Some financial planners like Gassman suggest pulling from permanent life insurance policies, That's what he recently advised a client to do to be able to pay for a new house.
The minute the sale of the house he just sold goes through, he'll put the money back in," Gassman says. He adds that he also advises cash-strapped clients to look to their employers because companies often have loan programs - like one run by Emerge Workplace Solutions - that offer low-interest, nonpredatory loans.
For disciplined clients who need cash for a specific purchase, limited-time, no-interest credit cards and store credit cards can be a smart solution.
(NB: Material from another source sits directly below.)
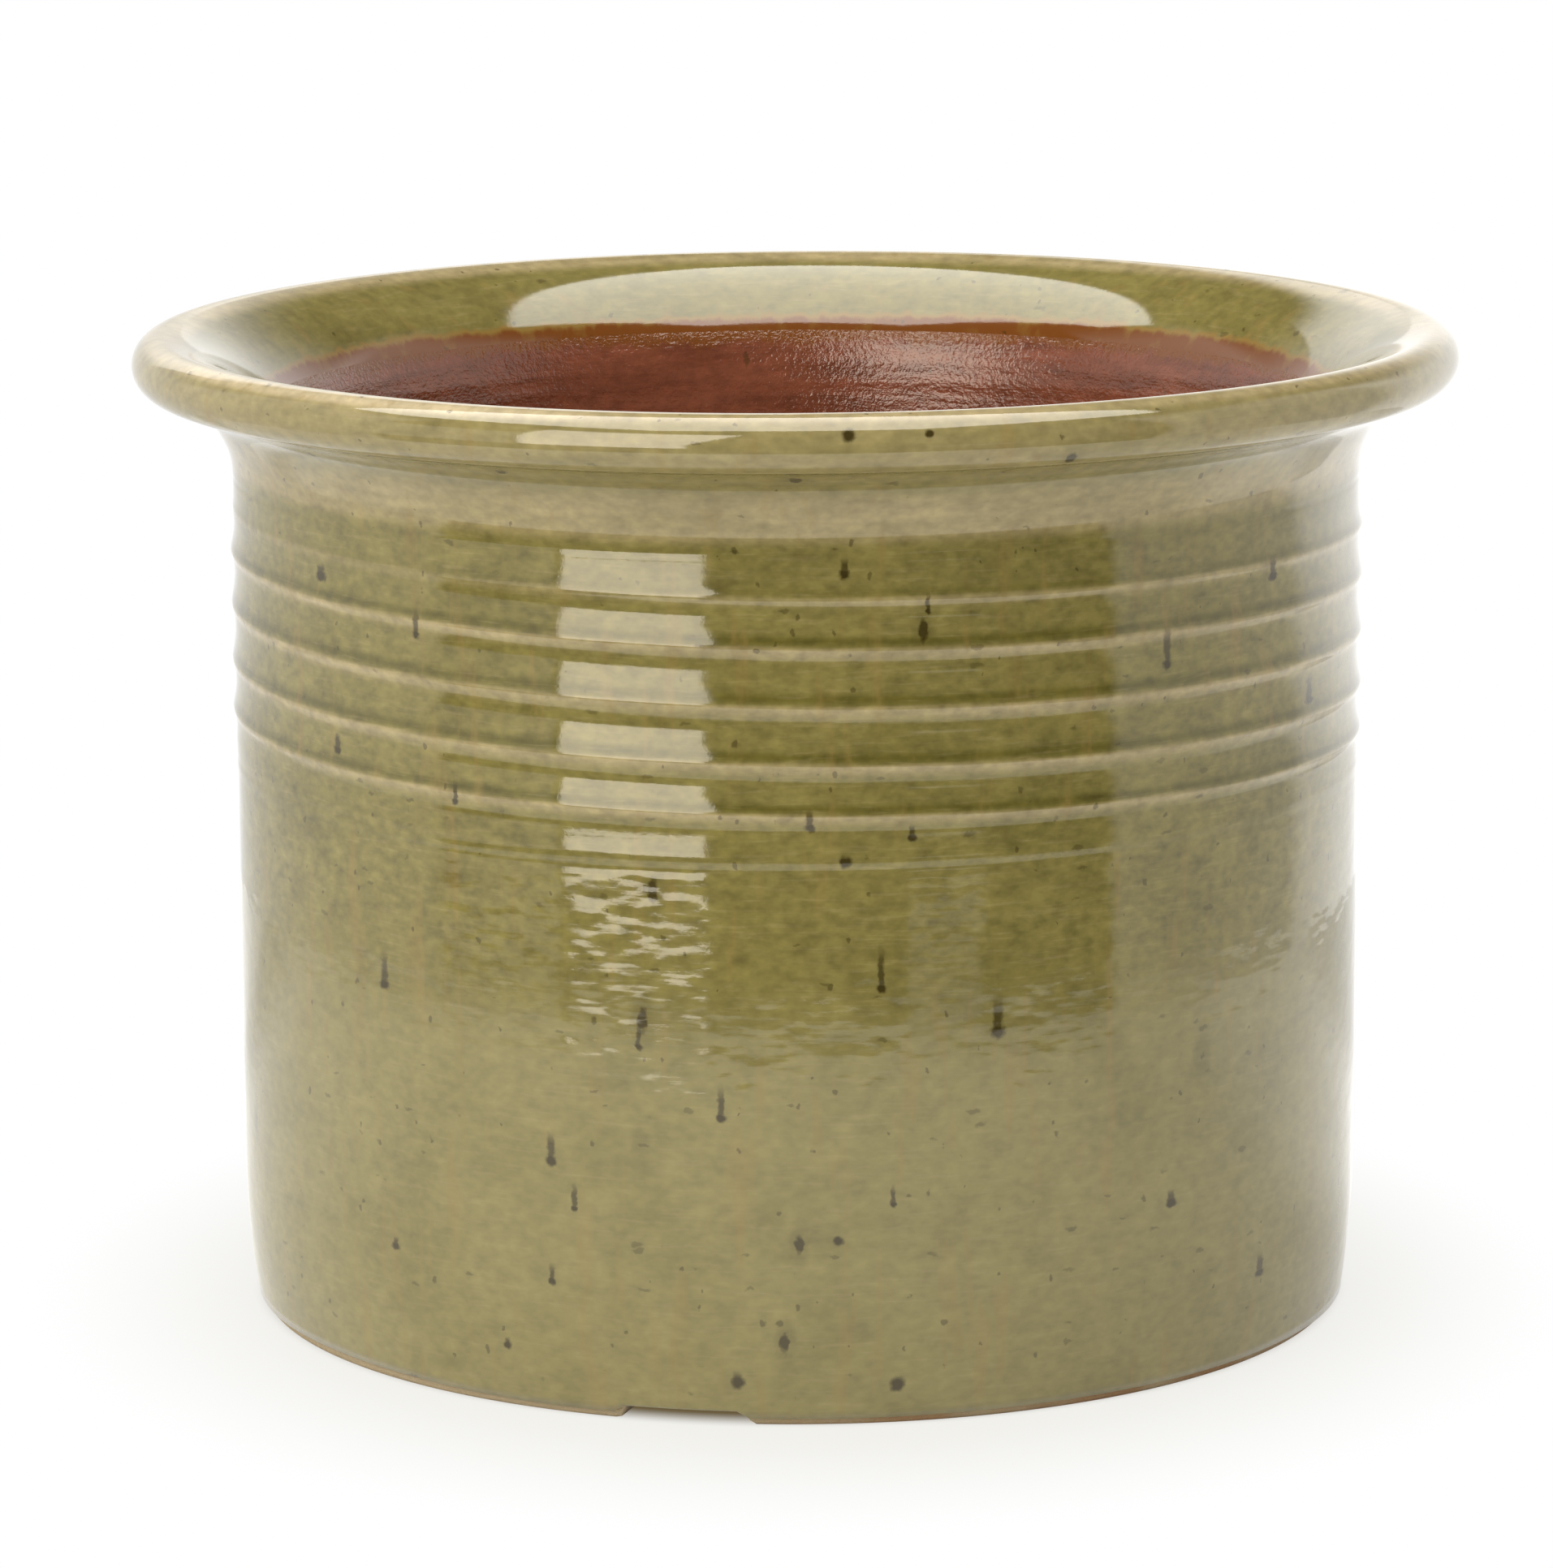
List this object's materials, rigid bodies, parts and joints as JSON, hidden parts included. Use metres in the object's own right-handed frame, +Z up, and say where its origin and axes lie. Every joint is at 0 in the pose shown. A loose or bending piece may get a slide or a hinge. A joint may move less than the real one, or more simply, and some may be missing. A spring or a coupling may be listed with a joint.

They are abundantly available right now for anyone who can get them.
"It's the cheapest money out there," Gassman says. But as with all credit card borrowing, this option requires exacting discipline. If clients are late in repaying, they are hit with searing penalties.
Other planners are telling older clients to look to reverse mortgages. Margin loans, which allow clients to borrow against stock and bond portfolios, also can work.
Sometimes, clients in dire straits might consider liquidating some of those assets, although when the market is particularly volatile, that can seem like a prohibitively risky idea if the client truly intends to get back in. Adam in Boca Raton has begun tapping small regional banks - often successfully - after a large national bank turned down a loan request from one of her clients, the owner of a small but thriving pool-servicing company.
Jeff Gitterman, CEO and founder of e-Squared Financial, a financial services firm in Iselin, N.J., that targets employees of state universities, says pensions are an often-ignored source of cash, even though more than 30% of private sector employees work for companies that still have them. And that doesn't include public sector employees.
"Financial planners who don't actively work in pension systems may not be aware that loans are available through them," Gitterman says. In many cases, there are no limits on borrowing.
Gitterman also suggests rethinking the short-term loan idea altogether, opting instead for credit consolidation. "I see people who have cash advances of 19%," he says. "The first thing you want to do with someone like that is solve their larger debt problem." A client may find palatable options that significantly reduce his or her monthly obligation, making borrowing no longer necessary.
THINKING ABOUT THE FUTURE
Once planners have helped a desperate client procure cash or cut back expenses, they shouldn't consider themselves finished, says Ballenger, the planner in Chapel Hill, N.C. "Think of borrowing as the entry strategy for your client," he says. "But the exit strategy is just as important. You need to help your client come up with a plan to pay off the loan."
To further stave off future cash crunches, Rick Rodgers, the founder of Rodgers & Associates, a fee-only financial planning firm in Harrisburg, Pa., encourages clients to think long term about big-ticket items during their annual reviews. "We ask clients to tell us if they are going to need a new car or are going to want to purchase a house at the shore," he says. This way, the firm can help them come up with financing plans before they are in emergency mode.
For Ty J. Young, president of an investment advisory firm in Atlanta that bears his name, that means clients should have three to six months' worth of living expenses socked away. "Things happen and you have to have cash to deal with them," he says. "Yes, there are borrowing options. But the best option right now is not to need a cash infusion at all."
Kyle Spencer, a New York freelancer, has written for The New York Times, The Philadelphia Inquirer and The Miami Herald.